A grandeza do viver está no próprio sentido da brevidade

O mundo de hoje nos envolve com propostas de bem estar, de recursos incríveis em termos de boa aparência e rejuvenescimento; a medicina avança de forma surpreendente e a prevenção passou a ser norma. A expressão mais batida e rebatida é “qualidade de vida”. Só em um único programa de entrevistas pela tv, no período de vinte minutos, no máximo, a ouvi quatro vezes, dita com ênfase por quem queria vender seu produto, divulgar sua academia etc.

É muito legal esse enfoque para o cuidado com o físico e a saúde, sem dúvida, desde que moderado, que não mate outra fonte nossa de vitalidade e saúde que é o prazer. Como uma pessoa pode ser saudável se não se permitir o prazer – tão fundamental para o equilíbrio dos neurotransmissores – vivendo uma existência apenas de regras e ameaças e de uma forma espartana que não deixa espaço para nada que seja delícia, leve abuso, satisfação do sensorial? O bom senso é a chave do reino, sempre e sempre. E bom senso é de cada um, não pertence ao rol de orientações do outro sobre nós, já que ele não detém a nossa natureza, por maior que seja sua competência.

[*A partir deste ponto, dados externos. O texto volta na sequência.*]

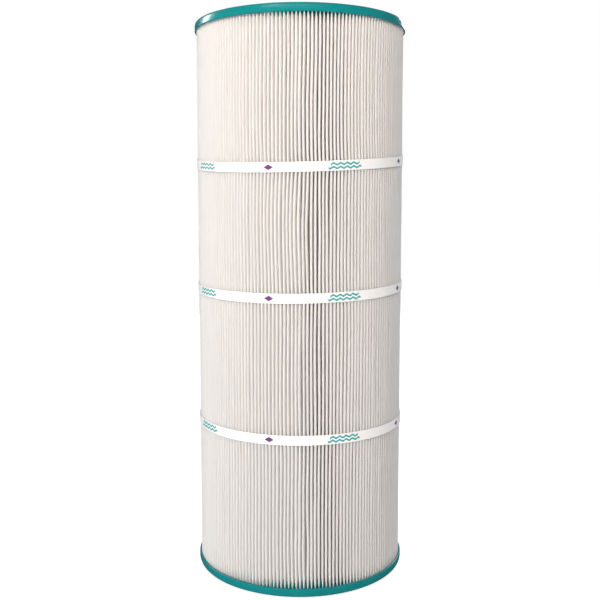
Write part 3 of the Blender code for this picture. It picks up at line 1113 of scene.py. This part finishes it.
def makeWorld():
    world = bpy.data.worlds.new("studio")
    bpy.context.scene.world = world
    world.use_nodes = True
    tree = world.node_tree
    tree.nodes.clear()
    output = tree.nodes.new("ShaderNodeOutputWorld")
    seen = addNode(tree, "ShaderNodeBackground", Color=(1.0, 1.0, 1.0, 1.0), Strength=studio["background"])
    lit = addNode(tree, "ShaderNodeBackground", Color=(*studio["ambientColour"], 1.0))
    mirrored = addNode(tree, "ShaderNodeBackground", Strength=studio["reflected"])
    # weaker from above than from the sides, and nearly dark in the gloss
    way = tree.nodes.new("ShaderNodeSeparateXYZ")
    tree.links.new(tree.nodes.new("ShaderNodeTexCoord").outputs["Generated"], way.inputs["Vector"])
    fall = ramp(tree, way.outputs["Z"], *studio["ambientRange"], studio["ambient"], studio["ambientAbove"])
    # a dark flag on the right keeps some depth between the pleats there
    towards = mathNode(tree, "MULTIPLY", way.outputs["X"], math.sin(studio["flagAt"]))
    forward = mathNode(tree, "MULTIPLY", way.outputs["Y"], -math.cos(studio["flagAt"]))
    facing = mathNode(tree, "ADD", towards, forward)
    flag = ramp(tree, facing, *studio["flagRange"], 1.0, studio["flagShare"])
    tree.links.new(mathNode(tree, "MULTIPLY", fall, flag), lit.inputs["Strength"])
    path = tree.nodes.new("ShaderNodeLightPath")
    glossy = tree.nodes.new("ShaderNodeMixShader")
    both = tree.nodes.new("ShaderNodeMixShader")
    tree.links.new(path.outputs["Is Glossy Ray"], glossy.inputs["Fac"])
    tree.links.new(lit.outputs["Background"], glossy.inputs[1])
    tree.links.new(mirrored.outputs["Background"], glossy.inputs[2])
    tree.links.new(path.outputs["Is Camera Ray"], both.inputs["Fac"])
    tree.links.new(glossy.outputs["Shader"], both.inputs[1])
    tree.links.new(seen.outputs["Background"], both.inputs[2])
    tree.links.new(both.outputs["Shader"], output.inputs["Surface"])


def makeLamps():
    aim = Vector((0.0, 0.0, cartridgeTop / 2))
    for name, lampSettings in studio["lights"].items():
        azimuth, elevation, distance, width, height, watts, colour, kind = lampSettings
        light = bpy.data.lights.new(name, "AREA")
        light.shape = "RECTANGLE"
        light.size = width
        light.size_y = height
        light.energy = watts
        light.color = colour
        lamp = bpy.data.objects.new(name, light)
        bpy.context.scene.collection.objects.link(lamp)
        turn, lift = math.radians(azimuth), math.radians(elevation)
        away = Vector((math.sin(turn) * math.cos(lift), -math.cos(turn) * math.cos(lift), math.sin(lift)))
        lamp.location = aim + away * distance
        lamp.rotation_euler = away.to_track_quat("Z", "Y").to_euler()
        lamp.visible_diffuse = kind == "matt"
        lamp.visible_transmission = kind == "matt"
        lamp.visible_glossy = kind == "gloss"


makeFloor()
makeWorld()
makeLamps()
camera = bpy.data.objects.new("camera", bpy.data.cameras.new("camera"))
bpy.context.scene.collection.objects.link(camera)
camera.location = (0.0, -cameraView["distance"], cameraView["height"])
camera.rotation_euler = (math.radians(90.0 - cameraView["tilt"]), 0.0, 0.0)
camera.data.lens = cameraView["lens"]
camera.data.sensor_width = cameraView["sensor"]
camera.data.shift_y = cameraView["shift"]
camera.data.clip_end = cameraView["farthest"]
bpy.context.scene.camera = camera
bpy.context.scene.view_settings.view_transform = "Standard"
print("studio and camera ready")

Por outro lado, a obsessão com a qualidade de vida só pelo externo, está anulando ou deixando esquecida a força do imponderável, do que não depende de nós, dos desígnios do Grande Mistério, do movimento da Lei Universal, que nos leva também a tanto buscar essa qualidade de vida tanto no relacionamento humano quanto no interno, ouvindo a voz do Eu e se envolvendo com a Mística.

Não pensar, não lutar pelo auto-conhecimento, abandonar os caminhos de luz que a espiritualidade nos abre é a antítese do bem viver. E o que faz, com esses tantos obcecados apenas com a forma e com as regras a acharem que encontraram a segurança absoluta e a certeza da longevidade. Percebi isso noutro dia no assombro de parentes, menos com a perda do ente amado e mais com a inconformação sobre uma pseudocerteza: “Como foi acontecer isso com ele, que fazia ginástica diariamente, não fumava, não bebia e vivia dentro de uma dieta rígida, jamais abusando de nada, não fazendo o mínimo excesso que fosse?” Toda perda é brutal, sem dúvida, mas não podemos ir por aí.

E o imponderável onde fica? As forças maiores que conduzem o viver e o morrer? Não existem garantias de nada na nossa condição de mortais, por mais que seja importante o compromisso de nos manter saudáveis e ainda que exista uma lei das probabilidades. Mesmo ela só pode ser avalizada pelos critérios terrenos e mundanos. A grandeza do viver não está nas garantias, mas no próprio sentido da brevidade. Por mais difícil que isso possa parecer para os concretos.